Perché tutto questo è un problema

Senza fiducia, non c’è adozione. E la fiducia non si crea solo con un audit o un contratto open-source. Si costruisce con chiarezza, sicurezza, controllo. In una parola: usabilità.

Troppe dApp danno per scontato che i loro utenti siano developer o smanettoni. Ma i prossimi utenti non lo saranno. Se vogliamo che DeFi esca dal suo recinto, dobbiamo iniziare a parlare un linguaggio comprensibile.

E se fosse tutto… voluto?

E ora la provocazione: e se la complessità non fosse un caso, ma una scelta?

Perché diciamolo: migliorare la UX, spiegare i rischi, creare un onboarding decente – si può fare. Non è una questione tecnica. Allora perché non succede?

Perché dire troppo chiaramente che DeFi è instabile, rischiosa e difficile da usare… spaventerebbe gli utenti. E certi protocolli preferiscono tenerli confusi, tecnicamente intimiditi, ma comunque attivi.

Così, se perdi soldi, è colpa tua: “non hai fatto le tue ricerche”. Tutta la responsabilità ricade sull’utente, mentre il protocollo incassa – senza doversi esporre.

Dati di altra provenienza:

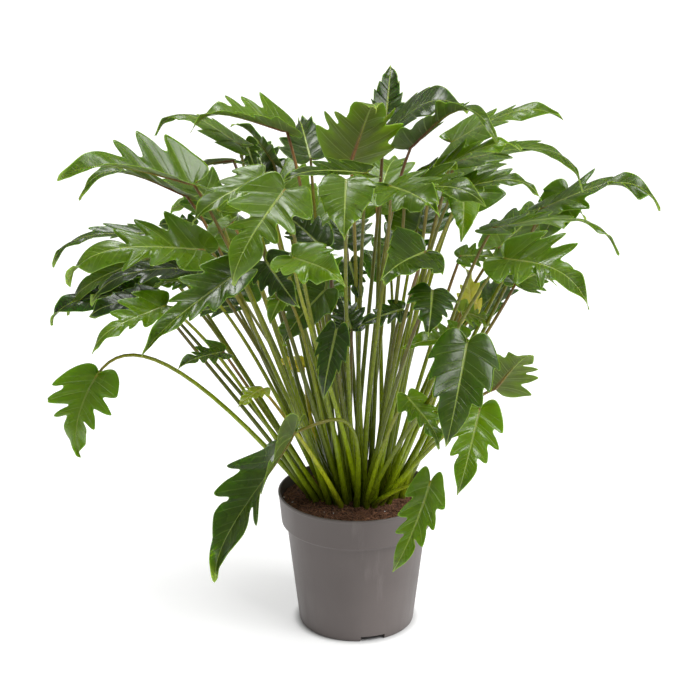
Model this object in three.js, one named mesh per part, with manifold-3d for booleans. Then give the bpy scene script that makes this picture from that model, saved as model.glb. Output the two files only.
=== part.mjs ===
// Potted philodendron: a plastic nursery pot, its soil, and lobed leaves on long petioles.
// Millimetres, +Z up. The origin is the centre of the pot's foot, on the ground. The front is -Y.
import * as THREE from "three";
import Module from "manifold-3d";
import { mergeVertices } from "three/addons/utils/BufferGeometryUtils.js";

const wasm = await Module();
wasm.setup();

// ---- driving dimensions ----
const POT_HEIGHT = 170;
const POT_RIM_RADIUS = 95;
const POT_WALL = 1.8;
const COLLAR_DEPTH = 39;
const COLLAR_LOWER_RADIUS = 91.2;
const WALL_TOP_RADIUS = 84.7;
const WALL_FOOT_RADIUS = 70;
const EDGE_ROUNDING = 2;
const RIM_LIP = 3;
const RIM_EDGE = 0.7;
const FOOT_CORNER = 6;
const FOOT_WIDTH = 5;
const FOOT_SLOPE = 4;
const BASE_LIFT = 7;
const POT_SIDES = 28;
const NOTCH_COUNT = 3;
const NOTCH_WIDTH = 30;
const NOTCH_HEIGHT = 6.5;
const NOTCH_DEPTH = 40;
const NOTCH_BEARING = -73.4;
const DRAIN_COUNT = 6;
const DRAIN_RADIUS = 5;
const DRAIN_CIRCLE = 44;
const DRAIN_SIDES = 8;

const SOIL_BELOW_RIM = 8;
const SOIL_MOUND = 5;
const SOIL_SHOULDER_RADIUS = 60;
const SOIL_SHOULDER_DROP = 2;
const SEAT_GAP = 0.3;

const CROWN_HALF_WIDTH = 58;
const CROWN_HALF_DEPTH = 32;
const CROWN_SQUASH = 0.7;
const CROWN_SHIFT = 4;
const FOCUS_DEPTH = 85;
const ROOT_SCATTER = 14;
const ROOT_SPACING = 9.6;
const SPACING_ROUNDS = 400;
const ROOT_DEPTH = 24;
const COLLAR_ABOVE_SOIL = 2;
const PETIOLE_BASE = 3.4;
const PETIOLE_TOP = 2;
const PETIOLE_SWAY = 0.07;
const PETIOLE_LOW = { share: 0.35, rise: 0.04, salt: 60 };
const PETIOLE_HIGH = { share: 0.75, rise: 0.06, salt: 62 };
const PETIOLE_SIDES = 4;
const PETIOLE_STEPS = 4;
const PETIOLE_END = 0.05;

const BLADE_THICKNESS = 0.9;
const USUAL_WIDTH = 0.85;
const USUAL_FOLD = 0.2;
const USUAL_DROOP = 0.3;
const USUAL_SAG = 0.1;
const USUAL_LEAN = 0.45;
const ARCH_AT_SEAT = 2;
const ARCH_TO_TIP = 3.4;
const OUTWARD_TILT = 0.35;

const STEP_HEIGHT = POT_HEIGHT - COLLAR_DEPTH;
const BASE_TOP = BASE_LIFT + POT_WALL;
const SOIL_TOP = POT_HEIGHT - SOIL_BELOW_RIM;

// ---- materials ----
const potPlastic = () => new THREE.MeshStandardMaterial({ color: 0x6b6262, roughness: 0.5, metalness: 0 });
const soilMatter = () => new THREE.MeshStandardMaterial({ color: 0x4a3226, roughness: 1, metalness: 0 });
const leafGreen = () => new THREE.MeshStandardMaterial({ color: 0x3f6b2e, roughness: 0.4, metalness: 0 });

// ---- solids ----
// A closed three.js geometry as a solid that can be joined and cut.
function solidOf(geometry) {
  geometry.deleteAttribute("normal");
  geometry.deleteAttribute("uv");
  const merged = mergeVertices(geometry, 1e-4);
  return new wasm.Manifold(
    new wasm.Mesh({
      numProp: 3,
      vertProperties: new Float32Array(merged.attributes.position.array),
      triVerts: new Uint32Array(merged.index.array),
    }),
  );
}

// The main body of a union, without the loose scraps and sealed hollows that joining leaves.
function mainBody(solid) {
  return solid.decompose().reduce((most, body) => (body.volume() > most.volume() ? body : most));
}

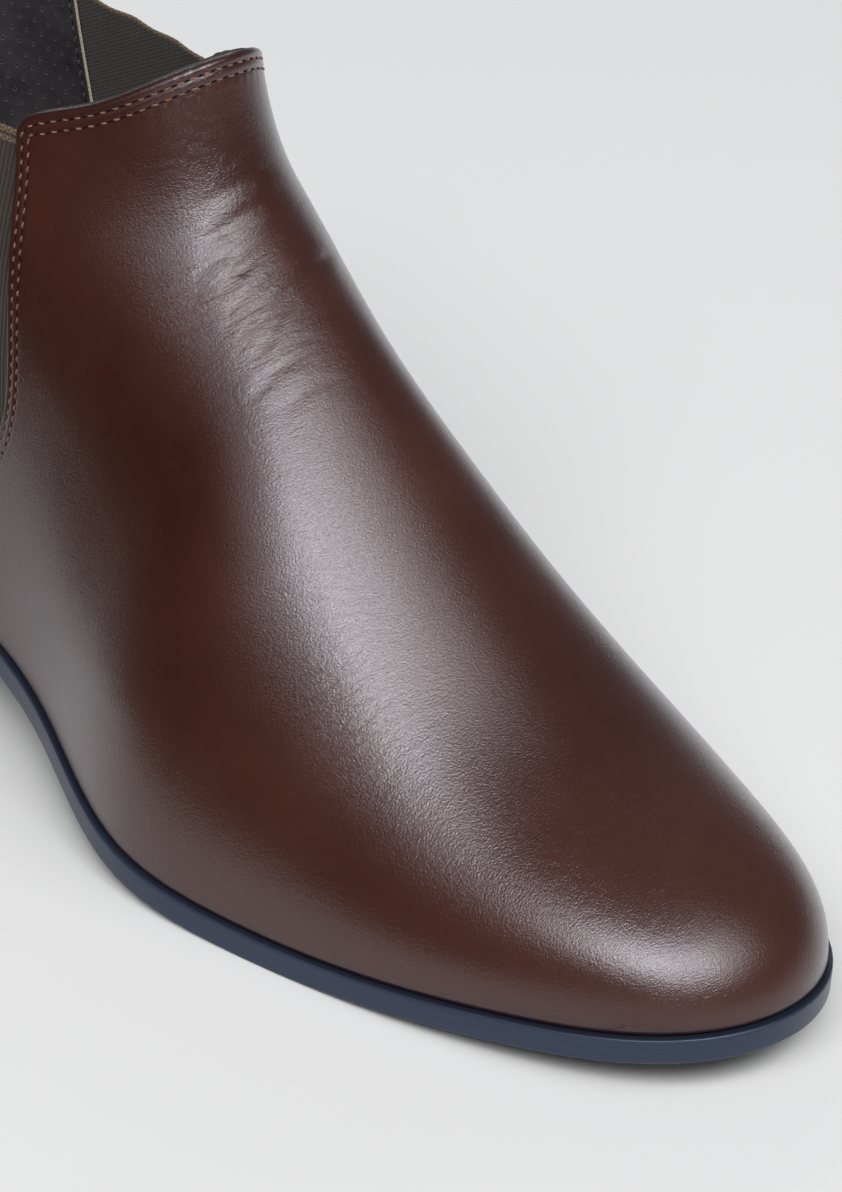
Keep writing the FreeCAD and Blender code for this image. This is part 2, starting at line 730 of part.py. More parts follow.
def pull_loop():
    """Webbing loop that stands on the top line at the back."""
    body = doc.addObject("PartDesign::Body", "pull_tab_loop")
    deep = size("tabdeep")
    tall = size("tabtall")
    ply = size("tabply")
    middle = Vector(TAB_X, size("tabfoot") + tall, 0)
    ovals = []
    for inset in (0.0, ply):
        top = middle + Vector(0, tall - inset, 0)
        flank = middle + Vector(deep - inset, 0, 0)
        ovals.append(Part.Ellipse(top, flank, middle))
    pad_across(body, "pull_tab_loop", ovals, "tabwide")
    keep(body, "pull_tab_loop")


outsole()
heel()
nails()
insole()
inner_bottom()
upper()
pull_loop()
doc.recompute()

# ---------------------------------------------------------------- placement, tests and files
sole_box = next(p for p in pieces if p.Label == "outsole").Shape.optimalBoundingBox()
origin = Vector(sole_box.Center.x, sole_box.Center.y, 0)
for piece in pieces:
    piece.Placement = Placement(-origin, Rotation()).multiply(piece.Placement)
doc.recompute()

for thing in doc.Objects:
    bad = [state for state in thing.State if state in ("Invalid", "Error")]
    assert not bad, "%s: %s" % (thing.Name, thing.State)
for piece in pieces:
    assert not piece.Shape.isNull() and piece.Shape.isValid(), piece.Label + " is not a good solid"
    assert piece.Shape.Solids, piece.Label + " holds no solid"

os.makedirs("parts", exist_ok=True)
for piece in pieces:
    piece.Shape.exportStep("parts/%s.step" % piece.Label)
    print(piece.Label, len(piece.Shape.Solids), round(piece.Shape.Volume))
print("origin", round(origin.x, 3), round(origin.y, 3))
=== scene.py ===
"""Looks of a right-foot chelsea boot.

The shape is worked out in the CAD's work frame, in millimetres: x = 0 at the back of the last and
+x to the toe, y < 0 on the lateral side, z = 0 on the ground. On the upper's face a point has two
params: level, 0 on the feather line and 1 at the top of the shaft, and turn, 0 on the crest,
negative on the lateral side and half a turn at the back.
"""

import math

import bpy
import numpy as np
from mathutils import Matrix, Vector
from mathutils.kdtree import KDTree


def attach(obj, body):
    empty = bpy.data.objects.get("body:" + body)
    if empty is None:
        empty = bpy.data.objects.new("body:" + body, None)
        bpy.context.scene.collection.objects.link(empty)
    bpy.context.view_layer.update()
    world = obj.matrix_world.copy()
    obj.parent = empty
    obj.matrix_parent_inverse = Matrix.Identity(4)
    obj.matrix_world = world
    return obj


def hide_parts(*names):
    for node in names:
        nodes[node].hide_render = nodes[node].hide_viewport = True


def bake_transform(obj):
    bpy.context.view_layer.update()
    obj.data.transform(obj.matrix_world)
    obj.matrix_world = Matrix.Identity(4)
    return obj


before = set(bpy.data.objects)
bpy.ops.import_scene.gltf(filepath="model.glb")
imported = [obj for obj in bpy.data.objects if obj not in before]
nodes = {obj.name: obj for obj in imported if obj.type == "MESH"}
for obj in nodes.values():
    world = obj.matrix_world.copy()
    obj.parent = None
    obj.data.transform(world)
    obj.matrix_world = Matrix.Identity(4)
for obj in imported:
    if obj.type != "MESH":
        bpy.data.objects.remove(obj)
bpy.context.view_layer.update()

ORIGIN = np.array([148.25, -2.575, 0.0])  # the row frame's origin, seen from the work frame
MM = 0.001


# ---- curves of the last
def spline(points):
    """Natural cubic through (x, y) points, straight beyond its ends."""
    xs, ys = np.array(points, float).T
    gap = np.diff(xs)
    slope = np.diff(ys) / gap
    matrix = np.eye(len(xs))
    right = np.zeros(len(xs))
    for i in range(1, len(xs) - 1):
        matrix[i, i - 1:i + 2] = gap[i - 1], 2 * (gap[i - 1] + gap[i]), gap[i]
        right[i] = 6 * (slope[i] - slope[i - 1])
    bend = np.linalg.solve(matrix, right)
    start = slope[0] - gap[0] * bend[1] / 6
    end = slope[-1] + gap[-1] * bend[-2] / 6

    def value(x):
        x = np.asarray(x, float)
        held = np.clip(x, xs[0], xs[-1])
        i = np.clip(np.searchsorted(xs, held) - 1, 0, len(xs) - 2)
        a = (xs[i + 1] - held) / gap[i]
        b = 1 - a
        cubic = ((a ** 3 - a) * bend[i] + (b ** 3 - b) * bend[i + 1]) * gap[i] ** 2 / 6
        outside = np.minimum(x - xs[0], 0) * start + np.maximum(x - xs[-1], 0) * end
        return a * ys[i] + b * ys[i + 1] + cubic + outside
    return value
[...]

Non è un semplice errore di design. È una scelta sistemica. E il settore deve iniziare a farci i conti.

Cosa si potrebbe migliorare (senza rivoluzionare tutto)

  • Onboarding guidato, che spieghi cosa fare, come funziona e quali rischi esistono.
  • Grafici storici sui tassi e indicatori di volatilità.
  • Avvisi di liquidazione in tempo reale e dashboard di rischio intuitive.
  • Schede rischio dettagliate, come in finanza tradizionale.
  • Documentazione leggibile, rivolta a utenti reali, non solo dev.
  • Supporto umano vero, almeno per chi investe cifre significative.

Conclusione: la complessità non è innovazione

La cattiva UX non dipende dal fatto che la crypto sia “nuova”. È che nessuno ci ha davvero lavorato. Le cose stanno cambiando – ma lentamente.

E se persino Aave, uno dei protocolli più solidi in circolazione, fa fatica su questi temi… cosa possiamo aspettarci dal resto?

È ora di smettere di dire “tanto è tutto pubblico sulla blockchain”. Che qualcosa sia accessibile non significa che sia usabile. Se vogliamo che la crypto cresca davvero, dobbiamo costruire per chi non è ancora arrivato.

L’usabilità non è un dettaglio. È la base.